June 5, 2010

Rainbow Sripes!

On Day 108, Mr. Bender turned out the lights and we saw some pretty special rainbows! Our spectroscopes allowed us to see what lights were really made up of, and we viewed several different light sources to compare and contrast. Here are a few we saw:

Hydrogen:

Neon:

Natural (Sunlight):


Fluorescent (in the ceiling):


As human beings, we can only see from 400 nanometers to 700 nanometers. Anything after or before that is not visible to the human eye. At first, we had a little difficulty using them, as we did not know exactly know what we were looking for. Mr. Bender cleared that up pretty soon, when he realized some of us were confused. But after that, we started noticing all these random lines and dark spaces....

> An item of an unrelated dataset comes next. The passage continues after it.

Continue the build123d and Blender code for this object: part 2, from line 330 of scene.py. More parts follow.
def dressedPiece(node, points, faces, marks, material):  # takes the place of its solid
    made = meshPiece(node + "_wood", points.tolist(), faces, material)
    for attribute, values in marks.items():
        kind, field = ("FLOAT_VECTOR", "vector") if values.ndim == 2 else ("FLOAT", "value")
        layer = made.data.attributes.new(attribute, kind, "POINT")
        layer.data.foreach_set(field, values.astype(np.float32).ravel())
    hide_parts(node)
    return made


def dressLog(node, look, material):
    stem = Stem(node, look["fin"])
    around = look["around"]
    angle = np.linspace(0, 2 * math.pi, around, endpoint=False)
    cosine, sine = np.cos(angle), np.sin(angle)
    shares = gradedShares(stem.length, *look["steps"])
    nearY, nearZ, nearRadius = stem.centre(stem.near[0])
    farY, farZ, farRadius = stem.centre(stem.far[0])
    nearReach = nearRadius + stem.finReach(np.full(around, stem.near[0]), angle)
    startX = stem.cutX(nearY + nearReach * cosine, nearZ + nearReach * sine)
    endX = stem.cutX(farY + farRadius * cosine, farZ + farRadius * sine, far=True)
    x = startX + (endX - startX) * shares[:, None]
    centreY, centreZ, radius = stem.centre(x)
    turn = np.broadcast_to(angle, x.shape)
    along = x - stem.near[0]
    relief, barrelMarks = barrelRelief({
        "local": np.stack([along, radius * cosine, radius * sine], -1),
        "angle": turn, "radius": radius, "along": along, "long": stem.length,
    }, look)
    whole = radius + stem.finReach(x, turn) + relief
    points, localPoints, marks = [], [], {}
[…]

So what causes the jerky rainbow? These brights lines or stripes are called spectral lines, and they exist because energy in light drops in quantums (discovered by Max Planck ). A quantum is a tiny packet of electric charge and light in an atom. When losing or gaining energy, an atom must gain or lose an entire quantum of energy. And results from each of these jumps or drops in a bright stripe, which we can see! Any jump or drop too high goes into the UV range, and we can't see those.

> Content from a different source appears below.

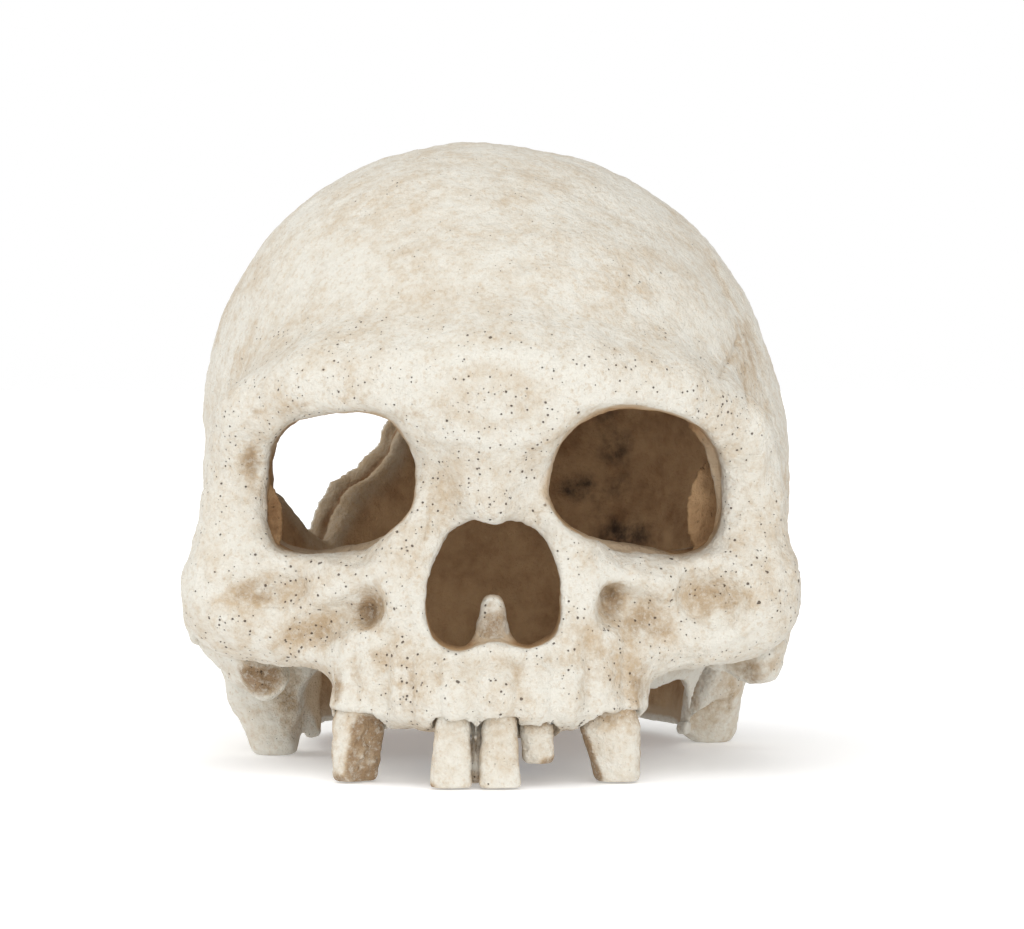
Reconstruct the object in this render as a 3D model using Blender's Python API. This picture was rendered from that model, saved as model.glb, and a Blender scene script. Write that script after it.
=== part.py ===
"""A hollow cast-resin skull ornament for an aquarium, with the air fittings that make it bubble.

Blender 4.5, metres, +Z up. The face looks along -Y and the skull's own right side is at -X.
Sizes below are in millimetres, and the helpers turn them into metres.
"""

import math

import bmesh
import bpy
from mathutils import Euler, Matrix, Vector

MM = 0.001

# Driving dimensions, in millimetres.
HEIGHT = 139.0            # table to crown
HALF_WIDTH = 66.5         # braincase, at its widest
WALL = 6.0                # cast wall of the braincase
FIT_GAP = 0.35            # gap left between a piece and the seat cut for it
STAND_CENTRE = (-0.8, 1.8)    # middle of the finished footprint, which becomes the origin

# The cast is modelled from overlapping lumps, fused on a grid and then softened.
CLAY_VOXEL = 2.0
CLAY_PASSES = 6
CAST_FACES_KEPT = 0.058   # share of the fused faces that the finished cast keeps

# Each tooth is its own casting. A station is (z, x, y, half width, half depth), root last.
TEETH = {
    "right_incisor": ((0, -9.2, -73.6, 4.4, 1.9), (1.2, -9.2, -73.5, 4.7, 2.4),
                      (8, -9.0, -72.6, 4.3, 3.0), (15, -8.7, -71, 3.5, 3.3),
                      (22, -8.4, -69, 2.7, 2.7), (23, -8.4, -68.8, 2.0, 2.0)),
    "left_incisor": ((0, 1.2, -73.8, 4.3, 1.9), (1.2, 1.1, -73.7, 4.6, 2.4),
                     (8, 1.0, -72.8, 4.2, 3.0), (15, 1.0, -71, 3.5, 3.3),
                     (22, 1.2, -69, 2.7, 2.7), (23, 1.2, -68.8, 2.0, 2.0)),
    "left_side_incisor": ((4.6, 9.4, -67.8, 2.4, 2.2), (5.8, 9.2, -67.8, 3.4, 3.0),
                          (12, 8.9, -67.2, 3.5, 3.2), (17, 8.8, -66.4, 2.9, 2.7),
                          (21, 8.8, -66, 2.2, 2.2)),
    "right_broken_molar": ((0, -29.8, -60.6, 4.2, 3.0), (1.5, -29.8, -60.5, 4.9, 3.9),
                           (12, -29.2, -60, 5.6, 4.6), (19, -28.6, -58.5, 4.2, 3.6),
                           (20, -28.6, -58.4, 3.4, 2.8)),
    "left_broken_molar": ((0, 25.2, -60.8, 4.4, 3.2), (1.5, 25.2, -60.7, 5.0, 4.0),
                          (12, 25.0, -60.2, 5.7, 4.7), (19, 24.6, -58.8, 4.2, 3.6),
                          (20, 24.6, -58.7, 3.4, 2.8)),
}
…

Who gets credit for doing the work? Well Bohr, a Danish physicist in the 20th century, did a lot of the work. He calculated and did the work involved in figuring out the energies in a quantum, but there is a slight issue: his work was only true for Hydrogen! However, his contribution is still great and he gave us a lot of work with. Bohr said that electrons can only occupy certain orbits at certain energy levels, and that electrons have special "allowed" energies. Energy is only absorbed or emitted to move an electron from one "allowed" energy state to another.